In the course of being tested,  my perspective changed.  I started see the reason for certain trials.  The hidden lessons in the struggle. I was also moved to make Him more known.  Well, not so literal as in creating gospel plays or writing sermons, but I  started to write my personal testimony.. hence the blog.  I had also ended this personal narrative I has started two years ago that dealt with my past and my journey to purpose.  I worked on it every now and then but just recently decided to end the story.  It was kind of crazy because I had no plans of ending it.  I thought it was just going to be an ongoing project, but one day I sat down to write, read over my last entry and wrote the ending.  Maybe me looking to the past was done.  A finished project.
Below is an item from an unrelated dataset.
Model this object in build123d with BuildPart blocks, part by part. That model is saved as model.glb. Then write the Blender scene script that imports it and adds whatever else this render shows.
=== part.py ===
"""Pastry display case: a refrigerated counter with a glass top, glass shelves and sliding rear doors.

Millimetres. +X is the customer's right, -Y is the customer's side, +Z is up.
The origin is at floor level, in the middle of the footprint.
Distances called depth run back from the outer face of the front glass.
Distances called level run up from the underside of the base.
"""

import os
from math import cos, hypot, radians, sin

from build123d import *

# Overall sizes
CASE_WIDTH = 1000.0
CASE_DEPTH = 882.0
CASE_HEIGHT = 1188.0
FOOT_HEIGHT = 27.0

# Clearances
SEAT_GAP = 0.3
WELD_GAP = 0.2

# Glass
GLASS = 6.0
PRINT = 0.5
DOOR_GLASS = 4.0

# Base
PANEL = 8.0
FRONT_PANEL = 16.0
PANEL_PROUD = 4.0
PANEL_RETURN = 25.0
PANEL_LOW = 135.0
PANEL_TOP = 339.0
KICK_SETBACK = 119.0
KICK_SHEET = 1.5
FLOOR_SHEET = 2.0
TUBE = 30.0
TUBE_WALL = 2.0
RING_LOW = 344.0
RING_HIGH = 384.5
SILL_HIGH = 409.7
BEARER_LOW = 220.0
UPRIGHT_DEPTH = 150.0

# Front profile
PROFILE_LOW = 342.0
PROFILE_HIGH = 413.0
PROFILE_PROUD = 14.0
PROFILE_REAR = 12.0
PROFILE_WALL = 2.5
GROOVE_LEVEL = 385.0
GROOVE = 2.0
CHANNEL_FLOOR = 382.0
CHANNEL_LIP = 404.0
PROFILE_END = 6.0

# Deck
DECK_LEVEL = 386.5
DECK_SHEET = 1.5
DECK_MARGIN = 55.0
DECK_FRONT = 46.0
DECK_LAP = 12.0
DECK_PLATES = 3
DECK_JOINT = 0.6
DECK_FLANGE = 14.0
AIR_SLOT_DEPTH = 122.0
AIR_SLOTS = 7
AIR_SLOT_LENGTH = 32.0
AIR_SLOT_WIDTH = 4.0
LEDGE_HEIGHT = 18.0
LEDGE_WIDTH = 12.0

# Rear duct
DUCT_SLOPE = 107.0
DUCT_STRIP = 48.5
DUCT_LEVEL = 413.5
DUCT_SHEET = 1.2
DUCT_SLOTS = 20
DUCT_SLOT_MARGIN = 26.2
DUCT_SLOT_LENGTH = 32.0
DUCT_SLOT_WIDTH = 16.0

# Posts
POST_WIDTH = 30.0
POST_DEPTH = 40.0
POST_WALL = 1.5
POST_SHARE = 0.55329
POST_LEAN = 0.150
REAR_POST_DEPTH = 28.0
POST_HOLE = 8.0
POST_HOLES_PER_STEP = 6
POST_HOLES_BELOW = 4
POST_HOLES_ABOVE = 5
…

So going back to making Him more known.  I have come to understand how I want to be seen as an artist.  The works I would like to produce.  The works will be universal.  Relationships.  Awakening.  A healing.  Art that heals. Before, when I was living in NY, I did whatever, not having any discretion on the projects I chose.  I saw it all as a means to end.  I had to try out for whatever in order to be seen then eventually make a name for myself.  Thank God I haven’t gotten my big break yet because without undergoing this process… a long refining process… I would have made some huge mistakes and misrepresented myself.  I would have messed up.  If I had gained the whole world to see me and was caught up in myself, and only my desires, the very platform I created would have crumbled underneath me and I would have been further into the pit of defeat and misery.
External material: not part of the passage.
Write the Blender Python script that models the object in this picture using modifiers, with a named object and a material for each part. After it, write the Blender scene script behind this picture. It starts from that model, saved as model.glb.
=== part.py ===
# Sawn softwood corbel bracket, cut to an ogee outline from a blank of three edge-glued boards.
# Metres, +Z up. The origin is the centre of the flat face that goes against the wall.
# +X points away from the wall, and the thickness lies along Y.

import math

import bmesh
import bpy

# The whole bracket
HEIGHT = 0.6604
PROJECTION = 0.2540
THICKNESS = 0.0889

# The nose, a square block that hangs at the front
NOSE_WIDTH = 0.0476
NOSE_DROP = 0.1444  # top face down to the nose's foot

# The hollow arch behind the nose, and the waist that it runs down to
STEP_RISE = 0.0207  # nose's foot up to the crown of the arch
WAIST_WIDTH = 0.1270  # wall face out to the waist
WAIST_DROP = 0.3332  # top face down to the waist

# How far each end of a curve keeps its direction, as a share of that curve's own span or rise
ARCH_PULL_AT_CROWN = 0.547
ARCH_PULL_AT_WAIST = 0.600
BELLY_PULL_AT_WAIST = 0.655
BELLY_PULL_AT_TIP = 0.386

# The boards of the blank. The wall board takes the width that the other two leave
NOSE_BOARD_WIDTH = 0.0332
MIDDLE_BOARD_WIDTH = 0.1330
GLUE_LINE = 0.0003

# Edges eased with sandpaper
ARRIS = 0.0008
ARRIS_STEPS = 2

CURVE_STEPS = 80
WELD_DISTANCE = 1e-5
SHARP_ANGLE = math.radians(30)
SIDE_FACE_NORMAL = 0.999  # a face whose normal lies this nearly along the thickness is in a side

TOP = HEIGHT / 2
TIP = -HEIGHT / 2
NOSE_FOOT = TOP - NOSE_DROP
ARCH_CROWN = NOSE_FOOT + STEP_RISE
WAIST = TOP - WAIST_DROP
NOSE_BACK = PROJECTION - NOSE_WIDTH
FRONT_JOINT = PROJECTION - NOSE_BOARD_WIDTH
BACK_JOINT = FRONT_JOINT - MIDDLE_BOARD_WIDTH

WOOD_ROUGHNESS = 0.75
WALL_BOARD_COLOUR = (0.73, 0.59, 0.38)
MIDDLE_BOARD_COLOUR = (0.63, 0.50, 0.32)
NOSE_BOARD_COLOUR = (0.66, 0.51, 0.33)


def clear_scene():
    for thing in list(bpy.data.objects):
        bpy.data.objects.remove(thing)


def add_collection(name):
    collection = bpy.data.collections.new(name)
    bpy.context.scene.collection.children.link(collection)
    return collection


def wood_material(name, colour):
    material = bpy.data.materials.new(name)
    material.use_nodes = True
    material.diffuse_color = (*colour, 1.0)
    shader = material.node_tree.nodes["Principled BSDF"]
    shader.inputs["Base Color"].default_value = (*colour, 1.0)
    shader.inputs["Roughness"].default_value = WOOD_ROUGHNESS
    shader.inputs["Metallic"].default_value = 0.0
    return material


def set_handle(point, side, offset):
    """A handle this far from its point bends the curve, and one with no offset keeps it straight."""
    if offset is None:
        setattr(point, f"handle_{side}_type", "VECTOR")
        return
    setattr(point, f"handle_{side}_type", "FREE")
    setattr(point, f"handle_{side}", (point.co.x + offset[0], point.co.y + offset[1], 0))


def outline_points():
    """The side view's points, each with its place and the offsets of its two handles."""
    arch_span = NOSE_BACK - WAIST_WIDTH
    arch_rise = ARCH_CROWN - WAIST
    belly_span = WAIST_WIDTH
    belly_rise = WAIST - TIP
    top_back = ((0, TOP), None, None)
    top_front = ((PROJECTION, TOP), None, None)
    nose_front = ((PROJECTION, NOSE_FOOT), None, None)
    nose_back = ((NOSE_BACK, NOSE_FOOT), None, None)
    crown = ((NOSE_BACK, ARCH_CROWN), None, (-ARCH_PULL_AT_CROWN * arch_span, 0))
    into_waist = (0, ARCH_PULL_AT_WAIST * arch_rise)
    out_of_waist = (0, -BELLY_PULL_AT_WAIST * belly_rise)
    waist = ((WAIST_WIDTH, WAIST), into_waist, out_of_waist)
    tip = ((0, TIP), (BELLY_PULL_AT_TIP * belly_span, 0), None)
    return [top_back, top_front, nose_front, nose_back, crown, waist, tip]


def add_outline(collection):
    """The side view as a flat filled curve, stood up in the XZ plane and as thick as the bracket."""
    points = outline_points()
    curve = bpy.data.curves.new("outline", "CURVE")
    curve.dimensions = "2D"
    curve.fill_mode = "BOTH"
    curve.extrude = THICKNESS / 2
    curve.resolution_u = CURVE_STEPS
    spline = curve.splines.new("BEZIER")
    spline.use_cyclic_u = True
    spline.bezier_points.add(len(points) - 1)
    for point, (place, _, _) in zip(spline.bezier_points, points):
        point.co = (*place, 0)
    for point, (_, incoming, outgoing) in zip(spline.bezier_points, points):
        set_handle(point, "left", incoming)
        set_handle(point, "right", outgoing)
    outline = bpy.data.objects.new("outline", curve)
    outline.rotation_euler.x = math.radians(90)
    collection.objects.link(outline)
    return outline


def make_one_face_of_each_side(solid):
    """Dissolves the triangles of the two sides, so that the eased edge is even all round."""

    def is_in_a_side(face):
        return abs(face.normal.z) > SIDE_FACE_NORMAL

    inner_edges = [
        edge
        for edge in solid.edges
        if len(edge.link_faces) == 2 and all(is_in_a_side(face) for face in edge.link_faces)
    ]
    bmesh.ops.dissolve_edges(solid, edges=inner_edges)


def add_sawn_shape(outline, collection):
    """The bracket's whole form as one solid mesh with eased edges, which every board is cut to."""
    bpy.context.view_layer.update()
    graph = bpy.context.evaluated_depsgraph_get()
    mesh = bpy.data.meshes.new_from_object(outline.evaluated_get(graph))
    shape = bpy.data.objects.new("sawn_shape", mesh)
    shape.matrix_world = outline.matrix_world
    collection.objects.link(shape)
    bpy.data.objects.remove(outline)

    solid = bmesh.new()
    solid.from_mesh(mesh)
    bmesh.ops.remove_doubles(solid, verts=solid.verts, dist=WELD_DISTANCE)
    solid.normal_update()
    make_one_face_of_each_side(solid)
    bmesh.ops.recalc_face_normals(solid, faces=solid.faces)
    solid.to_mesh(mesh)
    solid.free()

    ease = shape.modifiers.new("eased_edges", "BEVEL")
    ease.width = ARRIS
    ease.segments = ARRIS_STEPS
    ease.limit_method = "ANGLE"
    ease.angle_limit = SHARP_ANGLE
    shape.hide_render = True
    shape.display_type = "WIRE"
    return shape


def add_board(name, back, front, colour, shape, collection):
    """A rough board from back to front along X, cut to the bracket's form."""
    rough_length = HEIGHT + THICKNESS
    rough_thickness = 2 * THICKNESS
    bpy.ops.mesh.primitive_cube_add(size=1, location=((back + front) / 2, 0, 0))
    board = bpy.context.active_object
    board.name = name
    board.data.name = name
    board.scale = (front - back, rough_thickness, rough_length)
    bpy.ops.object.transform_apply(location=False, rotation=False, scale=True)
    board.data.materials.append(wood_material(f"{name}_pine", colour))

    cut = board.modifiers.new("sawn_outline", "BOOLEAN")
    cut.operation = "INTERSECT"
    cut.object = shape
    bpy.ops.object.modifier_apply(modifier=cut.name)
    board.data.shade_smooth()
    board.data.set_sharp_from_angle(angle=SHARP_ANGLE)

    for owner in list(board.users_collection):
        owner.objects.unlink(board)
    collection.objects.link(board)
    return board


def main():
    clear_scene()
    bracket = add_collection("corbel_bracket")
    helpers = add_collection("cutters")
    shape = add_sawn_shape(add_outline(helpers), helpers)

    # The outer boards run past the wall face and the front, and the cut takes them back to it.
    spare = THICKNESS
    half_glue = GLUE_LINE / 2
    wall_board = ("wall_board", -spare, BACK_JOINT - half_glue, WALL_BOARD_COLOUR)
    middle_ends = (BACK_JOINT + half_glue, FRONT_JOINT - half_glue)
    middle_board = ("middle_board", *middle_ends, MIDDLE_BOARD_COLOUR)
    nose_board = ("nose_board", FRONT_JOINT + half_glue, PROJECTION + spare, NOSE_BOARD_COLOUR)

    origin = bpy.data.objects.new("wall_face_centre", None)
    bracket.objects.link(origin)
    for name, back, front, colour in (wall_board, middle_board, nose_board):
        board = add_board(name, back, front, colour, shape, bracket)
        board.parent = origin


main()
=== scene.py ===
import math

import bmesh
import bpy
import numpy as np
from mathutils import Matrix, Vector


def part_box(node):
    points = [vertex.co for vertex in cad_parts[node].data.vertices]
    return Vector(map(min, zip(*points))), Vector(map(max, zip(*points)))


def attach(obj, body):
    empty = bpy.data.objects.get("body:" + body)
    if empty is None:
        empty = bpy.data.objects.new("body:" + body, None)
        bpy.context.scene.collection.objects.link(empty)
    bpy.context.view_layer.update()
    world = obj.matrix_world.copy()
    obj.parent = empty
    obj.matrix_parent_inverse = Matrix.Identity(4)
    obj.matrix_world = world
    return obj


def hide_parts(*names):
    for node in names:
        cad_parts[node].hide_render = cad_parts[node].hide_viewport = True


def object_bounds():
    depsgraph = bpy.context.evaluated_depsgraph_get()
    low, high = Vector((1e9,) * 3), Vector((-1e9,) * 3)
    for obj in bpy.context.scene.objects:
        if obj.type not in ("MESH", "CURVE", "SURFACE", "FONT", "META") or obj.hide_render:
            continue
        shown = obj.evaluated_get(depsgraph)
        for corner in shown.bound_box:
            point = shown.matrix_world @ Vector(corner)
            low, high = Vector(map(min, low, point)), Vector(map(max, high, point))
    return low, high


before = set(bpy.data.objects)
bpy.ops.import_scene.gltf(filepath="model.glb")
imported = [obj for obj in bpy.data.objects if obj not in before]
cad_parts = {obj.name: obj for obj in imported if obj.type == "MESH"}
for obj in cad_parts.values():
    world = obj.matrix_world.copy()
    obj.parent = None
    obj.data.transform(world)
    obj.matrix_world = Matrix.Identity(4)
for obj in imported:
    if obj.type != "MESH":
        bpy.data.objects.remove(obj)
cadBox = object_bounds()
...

Yet, He molded me.  He refined those gifts within me.  He knocked me down a couple of notches.   It was hard.  There were moments when I wanted to take the easy way out.  Get a job that paid way more and was closer to home or catch a plane to wherever to end this whole lesson… but something within me always called me back to the heat. It was needed.

It’s funny throughout this process God presented me with projects that focused on the self and projects that focused on the spirit.  This past year I fully accepted the projects of the spirit, which was the whole point in the first place.